→ GIVEN INFORMATION
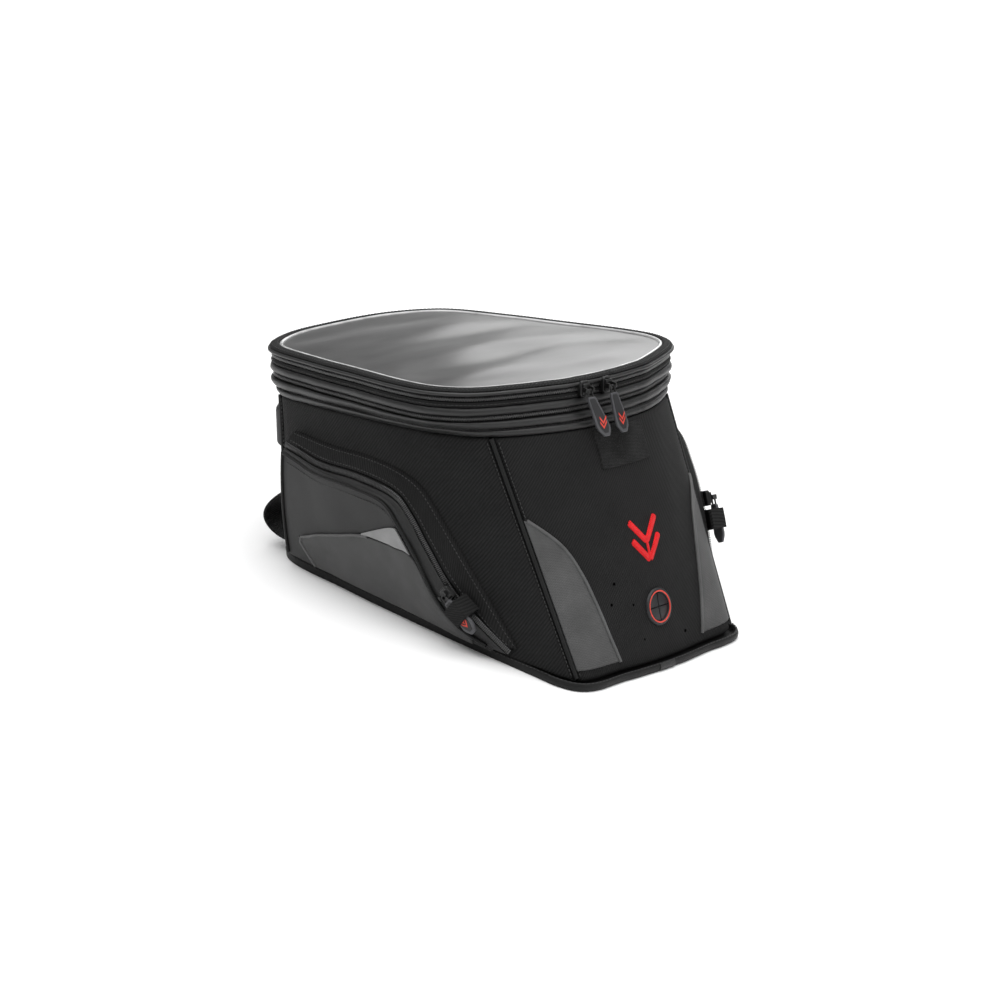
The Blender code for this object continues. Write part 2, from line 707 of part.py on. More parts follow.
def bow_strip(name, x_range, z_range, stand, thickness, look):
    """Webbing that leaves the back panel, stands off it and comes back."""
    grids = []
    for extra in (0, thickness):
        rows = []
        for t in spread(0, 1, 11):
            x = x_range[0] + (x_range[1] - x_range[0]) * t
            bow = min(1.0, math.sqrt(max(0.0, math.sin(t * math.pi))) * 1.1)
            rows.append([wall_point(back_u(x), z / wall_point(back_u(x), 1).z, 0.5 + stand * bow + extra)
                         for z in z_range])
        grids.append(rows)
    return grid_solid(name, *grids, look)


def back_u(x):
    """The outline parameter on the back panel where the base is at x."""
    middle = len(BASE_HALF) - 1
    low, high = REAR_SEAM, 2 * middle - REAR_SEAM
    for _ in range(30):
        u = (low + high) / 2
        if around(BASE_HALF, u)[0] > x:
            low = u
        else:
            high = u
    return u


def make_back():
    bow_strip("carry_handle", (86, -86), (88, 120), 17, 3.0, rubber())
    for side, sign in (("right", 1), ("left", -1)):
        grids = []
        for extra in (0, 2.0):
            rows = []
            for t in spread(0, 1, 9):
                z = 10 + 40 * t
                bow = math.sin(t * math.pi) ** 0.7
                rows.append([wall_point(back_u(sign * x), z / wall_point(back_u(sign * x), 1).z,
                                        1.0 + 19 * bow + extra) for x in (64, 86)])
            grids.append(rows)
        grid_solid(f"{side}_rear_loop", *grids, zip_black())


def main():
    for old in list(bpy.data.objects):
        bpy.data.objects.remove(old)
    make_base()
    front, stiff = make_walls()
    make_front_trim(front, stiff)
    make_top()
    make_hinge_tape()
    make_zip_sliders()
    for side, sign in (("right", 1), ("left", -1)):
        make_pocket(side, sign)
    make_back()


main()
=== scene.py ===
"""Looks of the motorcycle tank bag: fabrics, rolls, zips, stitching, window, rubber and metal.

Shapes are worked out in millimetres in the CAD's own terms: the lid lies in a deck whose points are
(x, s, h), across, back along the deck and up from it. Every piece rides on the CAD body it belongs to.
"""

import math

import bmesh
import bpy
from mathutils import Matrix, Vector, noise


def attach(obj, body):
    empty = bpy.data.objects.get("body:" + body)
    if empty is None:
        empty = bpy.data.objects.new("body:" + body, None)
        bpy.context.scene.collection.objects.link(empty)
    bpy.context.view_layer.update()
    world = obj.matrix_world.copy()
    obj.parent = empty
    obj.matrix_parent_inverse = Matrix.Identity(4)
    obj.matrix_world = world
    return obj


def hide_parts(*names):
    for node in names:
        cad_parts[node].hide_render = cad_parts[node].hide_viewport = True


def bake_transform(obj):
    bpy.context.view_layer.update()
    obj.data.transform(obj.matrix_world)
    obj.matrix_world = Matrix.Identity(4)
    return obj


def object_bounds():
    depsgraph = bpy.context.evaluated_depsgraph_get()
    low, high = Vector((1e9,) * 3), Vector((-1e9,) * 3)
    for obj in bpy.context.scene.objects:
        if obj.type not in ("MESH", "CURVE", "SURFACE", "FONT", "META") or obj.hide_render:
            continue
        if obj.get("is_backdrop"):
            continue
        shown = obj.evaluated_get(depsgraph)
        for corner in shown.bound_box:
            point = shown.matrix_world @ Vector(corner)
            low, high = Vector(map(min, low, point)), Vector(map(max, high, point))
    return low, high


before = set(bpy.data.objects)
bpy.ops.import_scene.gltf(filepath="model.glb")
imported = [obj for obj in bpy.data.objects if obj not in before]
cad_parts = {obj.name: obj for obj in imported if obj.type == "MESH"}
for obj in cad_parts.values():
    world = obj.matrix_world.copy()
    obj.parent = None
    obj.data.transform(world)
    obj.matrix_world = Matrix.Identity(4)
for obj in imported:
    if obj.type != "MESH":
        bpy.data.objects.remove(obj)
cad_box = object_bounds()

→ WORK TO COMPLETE
Report only a number: how many lines in the material above contain the string "imported".

→ WRITTEN ANSWER
3